26      Finally, West has failed to show that he suffered any prejudice from the omission of Herbert’s earlier testimony.  Even assuming West was able to persuade the jury to believe just the favorable parts of Herbert’s earlier testimony, the State’s case was so strong that it cannot be said that acquittal was reasonably probable.  See Strickland, 466 U.S. at 693.  The gun, drugs and rings were found in a bag visible to West on the front floor of his car.  Although he denied knowledge of the gun and drugs, Agent King testified that West told her that the rings were his and even described the black box they were in before Agent King had told him about the box.  Nothing in Herbert’s earlier testimony was going to assist West in rebutting the inference that if the rings belonged to West, so did the gun and the drugs.  Although at trial West denied telling Agent King that the rings were his, he could not explain away his three-page statement to the unnamed woman, which stated that “I brought you a ring but that’s gone[] too.”  West’s proffered explanation—that the statement was not an admission, but merely a rap song he wrote upon arrest—seems unlikely at best. 

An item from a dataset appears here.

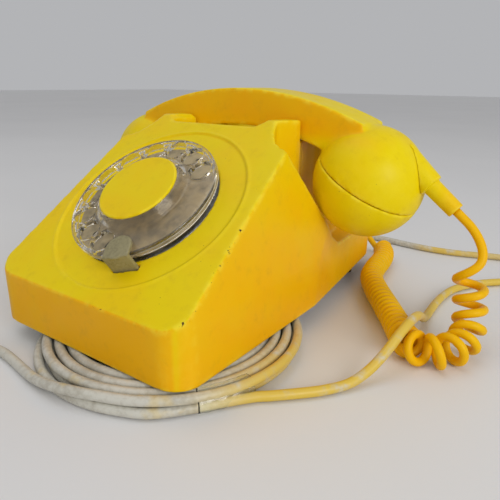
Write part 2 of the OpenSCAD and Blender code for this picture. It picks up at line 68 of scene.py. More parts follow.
MM = 0.001
DIAL = next(j for j in frame["joints"] if j["name"] == "dial_spin")
HOLE_CIRCLE = 30.3 * MM  # circle of the finger holes
FIRST_HOLE = 39.5
HOLE_STEP = 25.5
PLATE_TOP = 1.7 * MM  # top of the number plate, above the dial's face
CAMERA_PLACE = (0.17868, -0.22786, 0.12549)
CAMERA_TURN = (71.534, -0.6145, 35.593)  # degrees
LIT_POINT = Vector((0, 0, 0.05))  # both lamps face it
FLOOR_REACH = 6
FLOOR_DROP = 0.0002  # keeps the floor just under the feet
PAINT_SHINE = 0.13
PAINT_DEPTH = 0.22 * MM
OVERSPRAY = (0.72, 0.50, 0.06, 1)
OLD_VINYL = (0.44, 0.41, 0.33, 1)


# --- sizes and colours that a user would change ---------------------------------------------
class PaintProperties(bpy.types.PropertyGroup):
    # Lemon and amber are two tones of the paint, and the amber also stands in for painted shade on sides, fronts
    # and undersides.
    lemon: FloatVectorProperty(
        name="Lemon", description="Paint where the last coat lies thick", subtype="COLOR",
        size=4, min=0, max=1, default=(0.83, 0.64, 0.001, 1))
    amber: FloatVectorProperty(
        name="Amber", description="Paint on the sides and the front, where it is thinner", subtype="COLOR",
        size=4, min=0, max=1, default=(0.90, 0.45, 0.001, 1))
    under: FloatVectorProperty(
        name="Under the paint", description="Old surface that shows in a chip", subtype="COLOR",
        size=4, min=0, max=1, default=(0.075, 0.028, 0.014, 1))
    wear: FloatProperty(
        name="Edge wear", description="How much of the edges is chipped", min=0, max=1, default=0.17)
    rounding: FloatProperty(
        name="Mesh spacing", description="Spacing of the case's mesh, which sets how far its edges round off",
        subtype="DISTANCE", unit="LENGTH", min=0.0005, max=0.002, default=0.00075)


class CordProperties(bpy.types.PropertyGroup):
    line_diameter: FloatProperty(
        name="Line cord", description="Diameter of the line cord", subtype="DISTANCE", unit="LENGTH",
        min=0.003, max=0.006, default=0.0046)
    strand_diameter: FloatProperty(
        name="Curled strand", description="Diameter of the handset cord's strand", subtype="DISTANCE",
        unit="LENGTH", min=0.003, max=0.006, default=0.0043)
    close_pitch: FloatProperty(
        name="Close pitch", description="Distance between relaxed turns", subtype="DISTANCE",
        unit="LENGTH", min=0.0044, max=0.008, default=0.0046)
    open_pitch: FloatProperty(
        name="Open pitch", description="Distance between turns where the cord hangs", subtype="DISTANCE",
        unit="LENGTH", min=0.005, max=0.015, default=0.0092)
    line_colour: FloatVectorProperty(
        name="Line cord", description="Vinyl of the line cord", subtype="COLOR", size=4, min=0, max=1,
        default=(0.60, 0.58, 0.50, 1))


class DialProperties(bpy.types.PropertyGroup):
    clear: FloatVectorProperty(
        name="Clear plastic", description="Tint of the finger wheel", subtype="COLOR", size=4, min=0, max=1,
        default=(0.84, 0.79, 0.69, 1))
    plate: FloatVectorProperty(
        name="Number plate", description="Plate behind the finger wheel", subtype="COLOR",
        size=4, min=0, max=1, default=(0.44, 0.36, 0.22, 1))
    digit_height: FloatProperty(
        name="Digit height", description="Height of the digits on the plate", subtype="DISTANCE",
        unit="LENGTH", min=0.003, max=0.008, default=0.0062)


class StageProperties(bpy.types.PropertyGroup):
    floor: FloatVectorProperty(
        name="Floor", description="Plain floor", subtype="COLOR", size=4, min=0, max=1,
        default=(0.78, 0.77, 0.76, 1))
    key_power: FloatProperty(
        name="Key light", description="Power of the large light at the right", unit="POWER",
        min=0, max=200, default=7.3)
    top_power: FloatProperty(
        name="Top light", description="Power of the light overhead", unit="POWER",
        min=0, max=200, default=2.9)
    sky: FloatProperty(
        name="Room light", description="Strength of the even light of the room", min=0, max=2, default=0.47)
    lens: FloatProperty(
        name="Lens", description="Focal length of the camera", subtype="DISTANCE_CAMERA", unit="CAMERA",
        min=20, max=100, default=36.18)


# --- node building ----------------------------------------------------------------------------
class Graph:
    """Adds nodes to one tree and feeds sockets with other sockets or with plain values."""

    def __init__(self, tree):
        self.tree = tree

    def add(self, kind, **settings):
        node = self.tree.nodes.new(kind)
        for key, value in settings.items():
            setattr(node, key, value)
        return node

    def feed(self, socket, value):
        if isinstance(value, bpy.types.NodeSocket):
            self.tree.links.new(value, socket)
        else:
            socket.default_value = value

    def math(self, operation, a, b=0.0, clamp=False):
        node = self.add("ShaderNodeMath", operation=operation, use_clamp=clamp)
        self.feed(node.inputs[0], a)
        self.feed(node.inputs[1], b)
        return node.outputs[0]

    def mix(self, factor, a, b):
        node = self.add("ShaderNodeMix", data_type="RGBA")
        self.feed(node.inputs[0], factor)
        self.feed(node.inputs[6], a)
        self.feed(node.inputs[7], b)
        return node.outputs[2]

    def step(self, value, low, high, to_low=0.0, to_high=1.0):
        node = self.add("ShaderNodeMapRange", interpolation_type="SMOOTHSTEP")
        for socket, v in zip(node.inputs, (value, low, high, to_low, to_high)):
            self.feed(socket, v)
        return node.outputs[0]

    def place(self):
        return self.add("ShaderNodeTexCoord").outputs["Object"]

    def noise(self, scale, detail=3.0, rough=0.55):
        node = self.add("ShaderNodeTexNoise")
        self.feed(node.inputs["Vector"], self.place())
        self.feed(node.inputs["Scale"], scale)
        self.feed(node.inputs["Detail"], detail)
        self.feed(node.inputs["Roughness"], rough)
        return node.outputs["Fac"]

    def attribute(self, name):
        return self.add("ShaderNodeAttribute", attribute_name=name).outputs["Fac"]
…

27      Ultimately, the case came down to whether the jury believed West’s testimony (that the gun and drugs were not his and that he did not know they were in the car) and Herbert’s trial testimony (that McDaniel had a .380 caliber handgun), or whether the jury believed the police officers’ testimony (that the gun, drugs and rings were found in plain sight in a bag on the floor of his car, that West was reaching toward the bag when they arrested him and that West admitted to Agent King that the rings were his).  Admission of Herbert’s motion hearing testimony, even under the best case scenario for the defense, cannot be said to offer a reasonable probability that West would have been acquitted.  See id.  We conclude that the trial court properly exercised its discretion in denying West’s request for a Machner hearing because the record conclusively established that Herbert’s earlier testimony would not have caused a different result.  Accordingly, we affirm.

            By the Court.—Judgments and order affirmed.

            Not recommended for publication in the official reports.

 


 



[1]  See State v. Machner, 92 Wis. 2d 797, 285 N.W.2d 905 (Ct. App. 1979).

[2]  While the parties did not place into the record those filings necessary to confirm the charges and dismissal of the State’s first case against West (Milwaukee County Case No. 2006CF683), we take judicial notice of the related CCAP records in that matter.  See Wis. Stat. § 902.01 (2007-08) (CCAP is an acronym for Wisconsin’s Consolidated Court Automation Programs.  The online site reflects information entered by court staff.).

The Honorable Charles F. Kahn presided over the October 2006 motion hearing in Milwaukee County Case No. 2006CF683 before the charges were dismissed.

[3]  West does not argue that his trial counsel was ineffective with regard to the substantial battery and possession of marijuana convictions; consequently, we do not repeat the facts relevant to those counts here.

The new case was assigned to the Honorable Thomas P. Donegan who presided over all aspects of the case.